Come funziona questo vaccino? Nell’immagine sottostante (che ho recuperato ed adattato dal sito della Ultimovacs) viene spiegato cosa succede dopo la somministrazione. Innanzitutto, il vaccino consiste in 3 lunghi frammenti dell’enzima hTERT. Questi sono scelti in modo da provocare la reazione immunitaria più forte.

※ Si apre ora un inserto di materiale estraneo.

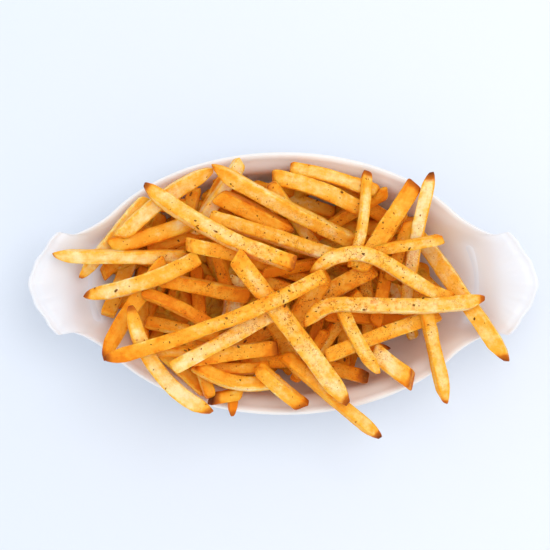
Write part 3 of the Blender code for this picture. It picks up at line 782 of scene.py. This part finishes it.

Il meccanismo d’azione del vaccino UV1 consiste nell’indurre una specifica risposta delle cellule T contro hTERT. Dopo l’iniezione intradermica (1), entrano in gioco alcune cellule che si chiamano cellule dendritiche, la cui funzione è quella di raccogliere tutte le molecole ritenute sospette (antigeni) trovate nell’organismo (2). Queste cellule presentano i peptidi hTERT (gli antigeni in questo specifico caso) alle cellule T, nei linfonodi (3). Queste cellule andranno poi in giro nell’organismo a caccia delle cellule che esprimono quell’antigene (quindi quelle tumorali), scatenando una risposta immunitaria (4). Le cellule tumorali uccise a loro volta rilasceranno altri antigeni, che amplificheranno la risposta con una seconda ondata da parte delle cellule T.

Siamo ancora anni lontani dal testare questo vaccino nei pazienti, ma la strada è tracciata e si spera che presto ci saranno sufficienti e soddisfacenti dati preclinici per autorizzare questo vaccino in trials clinici.